Reggie was stumped, at least for the moment. I think it was more that he didn’t think this kind of conversation was possible with his team.

“Reggie, what if you opened the meeting with something like this, a Good News exercise? Go around the room and have each person describe something good that had happened to them in the past week, business or personal.”

Reggie began to stare at the right hand corner of the ceiling, making a picture in his mind.

I broke his concentration. “What do you accomplish with an exercise like that?” I asked.

Reggie’s head began to slowly nod, then he spoke. “Okay, first everybody participates. Second, no one can be wrong.”

“Exactly, that’s where we start.”

Getting the Team to Take Accountability

“So, Reggie, here is my challenge to you. In what way can you get your managers to talk about those behaviors instead of you?”

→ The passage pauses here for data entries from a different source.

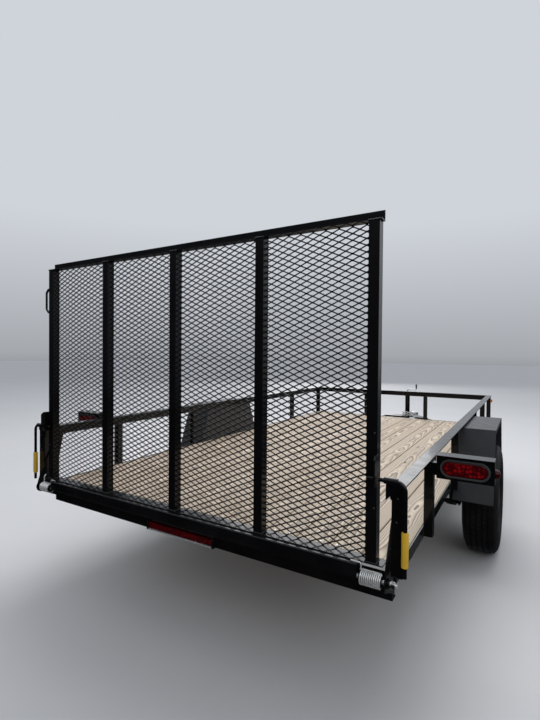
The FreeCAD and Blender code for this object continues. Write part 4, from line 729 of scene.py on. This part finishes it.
# Hinge pins: black washers outside the ear, a bright collar nut and the pin's threaded end
EAR_FACE = 0.975
pin = [(pin_high.x - 0.150, pin_y, pin_z), (pin_high.x, pin_y, pin_z)]
bars("hinge_pin_bars", [pin, on_left(pin)], 0.007, 0.0, BRIGHT, "chassis", ["hinge_pins"])
WASHERS = [(0.0, 0.0072), (0.0, 0.0165), (0.0008, 0.0170), (0.0036, 0.0170), (0.0042, 0.0150),
           (0.0048, 0.0150), (0.0052, 0.0132), (0.0088, 0.0130), (0.0090, 0.0072)]
for side_name, side in SIDES:
    turned("pin_washers_" + side_name, WASHERS, (side * EAR_FACE, pin_y, pin_z), BLACK,
           "chassis", "black_paint", side=side, steps=40, closed=True)
    fasteners("pin_nuts_" + side_name, [(side * (EAR_FACE + 0.009), pin_y, pin_z)], side_name, ZINC,
              "chassis", "zinc", Radius=0.0122, Height=0.012, Washer=0.0150, Thickness=0.0035)


# Latch rods, their grips, and the jack's crank
ROD, GRIP = 0.007, 0.0115
low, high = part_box("latch_rods")
rod_y, leg_x, over_z = (low.y + high.y) / 2, high.x - ROD, high.z - ROD
rod = [(0.942, rod_y, over_z), (leg_x, rod_y, over_z), (leg_x, rod_y, low.z)]
bars("latch_rods_bent", [rod, on_left(rod)], ROD, 0.030, BLACK, "chassis", ["latch_rods"], 20)
grip_low, grip_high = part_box("latch_grips")
grip_long = grip_high.z - grip_low.z
half_grip = [(0.0, ROD + 0.0003), (0.0, GRIP - 0.003), (0.001, GRIP - 0.001), (0.003, GRIP)]
grip_profile = half_grip + [(grip_long - along, radius) for along, radius in half_grip[::-1]]
for side_name, side in SIDES:
    turned("latch_grip_%s_rounded" % side_name, grip_profile, (side * leg_x, rod_y, grip_low.z), YELLOW,
           "chassis", "yellow_vinyl", ["latch_grips"] if side > 0 else (), axis="z", steps=32, closed=True)
CRANK = 0.006
low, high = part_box("jack_crank")
jack_y = (low.y + high.y) / 2
jack_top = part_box("jack_tube")[1].z
crank_z, knob_x = jack_top + 0.030, high.x - CRANK * 1.6
crank = [(0, jack_y, jack_top - 0.002), (0, jack_y, crank_z), (knob_x, jack_y, crank_z),
         (knob_x, jack_y, high.z)]
bars("jack_crank_bent", [crank], CRANK, 0.014, ZINC, "chassis", ["jack_crank"])
KNOB = [(0.0, CRANK), (0.0, 0.0095), (0.003, 0.0102), (0.010, 0.0092), (0.045, 0.0092), (0.052, 0.0102),
        (0.055, 0.0095), (0.055, CRANK)]
turned("crank_grip", KNOB, (knob_x, jack_y, crank_z + 0.014), RUBBER, "chassis", "black_rubber",
       axis="z", steps=28, closed=True)
CAP = [(0.0, 0.0), (0.0, 0.0312), (0.004, 0.0312), (0.012, 0.0300), (0.016, 0.0250), (0.017, 0.0100),
       (0.017, 0.0)]
turned("jack_cap", CAP, (0, jack_y, jack_top - 0.014), BLACK, "chassis", "black_paint", axis="z", steps=40)


# Safety chains: rounded links, flat and on edge by turns, in loops round the jack
def chain_tree():
    tree, given, result = shape_group("safety_chains", {
        "Links": 12, "Ring": 0.0573, "Long": 0.041, "Wide": 0.023, "Wire": 0.0034, "Loops": 2, "Step": 0.0303,
        "Middle": (0, 0, 0)})
    outline = rectangle(tree, given["Long"], given["Wide"])
    link = round_bar(tree, eased(tree, outline, times(tree, given["Wide"], 0.495), 6), given["Wire"], 8)
    index = got(tree, "GeometryNodeInputIndex")
    angle = times(tree, index, calc(tree, "DIVIDE", math.tau, given["Links"]))
    on_edge = times(tree, calc(tree, "MODULO", index, 2.0), QUARTER)
    turn = vector(tree, on_edge, 0, plus(tree, angle, QUARTER))
    loop = repeated(tree, ring_of(tree, given["Links"], given["Ring"]), link, Rotation=turn)
    stack = in_line(tree, given["Loops"], given["Middle"], vector(tree, 0, 0, given["Step"]))
    return ready_tree(tree, repeated(tree, stack, loop), BRIGHT, result)


chain_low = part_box("safety_chains")[0].z
grown("safety_chains_linked", chain_tree(), {"Middle": (0, jack_y, chain_low + 0.015)}, "chassis",
      ["safety_chains"], smooth=True)


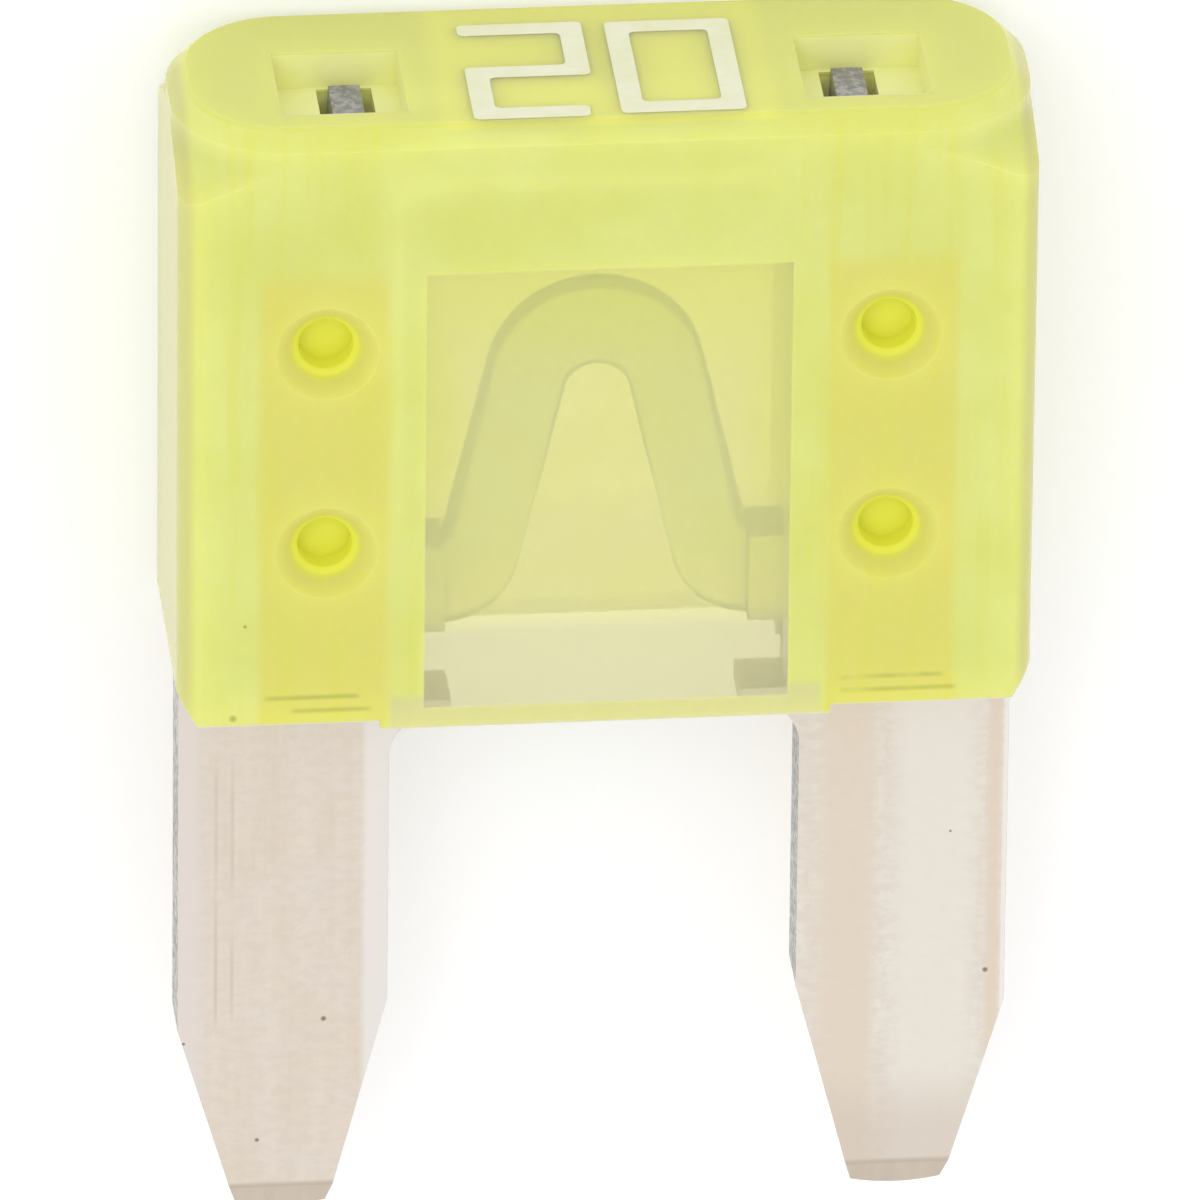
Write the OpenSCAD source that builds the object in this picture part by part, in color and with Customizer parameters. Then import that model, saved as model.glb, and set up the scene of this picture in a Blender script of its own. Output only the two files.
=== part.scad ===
// Miniature blade fuse lying on its back: +X to the right, +Y towards the head, +Z out of the front face.
// The origin is the middle of the outline, on the back face. All sizes are in millimetres.

/* [Housing] */
// How far the housing reaches past the outer edge of each blade
end_lip = 0.12; // [0.05:0.01:0.4]
// Thickness of the housing from back to front
body_t = 3.6; // [3.2:0.1:5]
// Height of the housing from its mouth to the top of its head
body_h = 8.5; // [8.2:0.1:11]
// Radius of the four upright corners below the head
body_corner_r = 0.35; // [0.2:0.05:0.6]
// Radius of the four upright corners of the head
head_corner_r = 1.5; // [1:0.1:1.55]
// Height of the straight part of the head corners
head_h = 0.45; // [0.2:0.05:0.9]
// Height over which a head corner swells out to the body corner
shoulder_h = 0.75; // [0.4:0.05:1.2]
// Width of the bevel at each end of the mouth
mouth_bevel_w = 0.25; // [0.05:0.05:0.5]
// Height of the bevel at each end of the mouth
mouth_bevel_h = 0.4; // [0.1:0.05:0.6]
// Height of the step from the window lips up to the pads over the blades
pad_step = 0.12; // [0.05:0.01:0.3]
// Width of the bevel around the top face
top_bevel = 0.25; // [0.05:0.01:0.3]

/* [Window cavity] */
// Width of the ribs between the cavity and the terminals
rib_w = 0.48; // [0.2:0.01:0.6]
// Height of the cavity above the mouth
window_h = 6.35; // [5.8:0.05:6.8]
// Thickness of the window wall, front and back
window_wall = 0.55; // [0.4:0.05:0.9]
// Radius of the upper corners of the cavity
window_corner_r = 0.3; // [0.1:0.05:0.8]

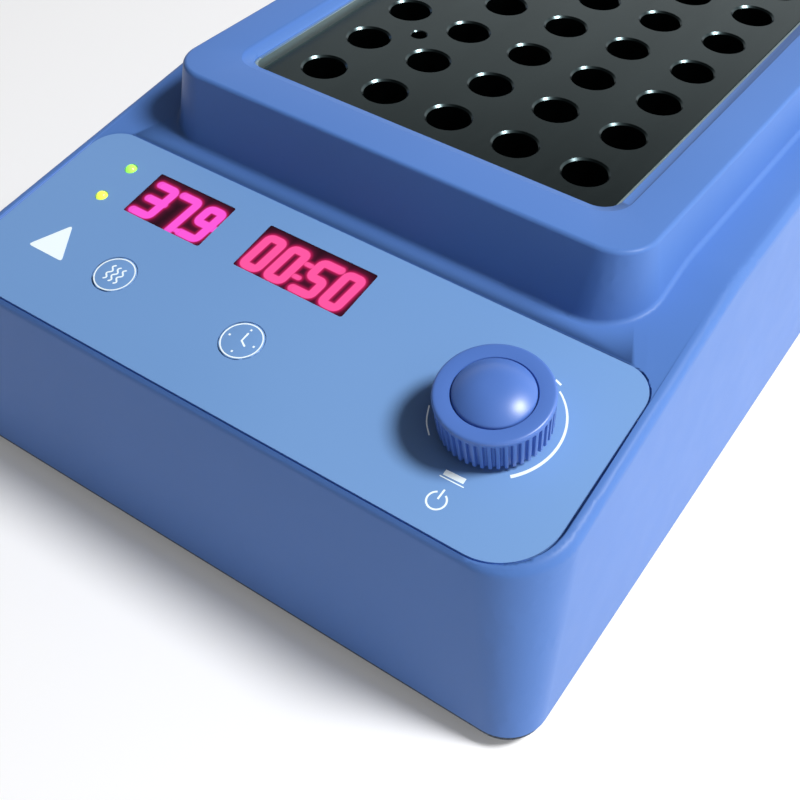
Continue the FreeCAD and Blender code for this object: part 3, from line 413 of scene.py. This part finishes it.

“But I’m the manager,” Reggie protested. “I thought I was the one to set the direction. I thought I was the one to give the marching orders. I thought it was my responsibility to tell them what to do. It’s my responsibility to manage them.”

“Reggie, people don’t want to be managed. People want to be lead. It is your responsibility to set the direction, but from there, your role becomes leadership. How do you get people to think? How do you get people to consider different alternatives? How do you get people talking?”

Reggie was quick to respond, “That’s easy. You just ask them questions. But I have tried that before and most times, I don’t get any response.”

“And why don’t you get a response. What’s the problem? What’s going on the mind of your team member?”

“Well,” Reggie started, “sometimes they just don’t have anything to say, and sometimes they are afraid to say anything.”

“Where does that fear come from?” I continued.

Reggie stopped. “I guess they don’t want to be wrong.”

“How could you change that? How could you create an environment of trust, where no matter the contribution, it was accepted and valued?”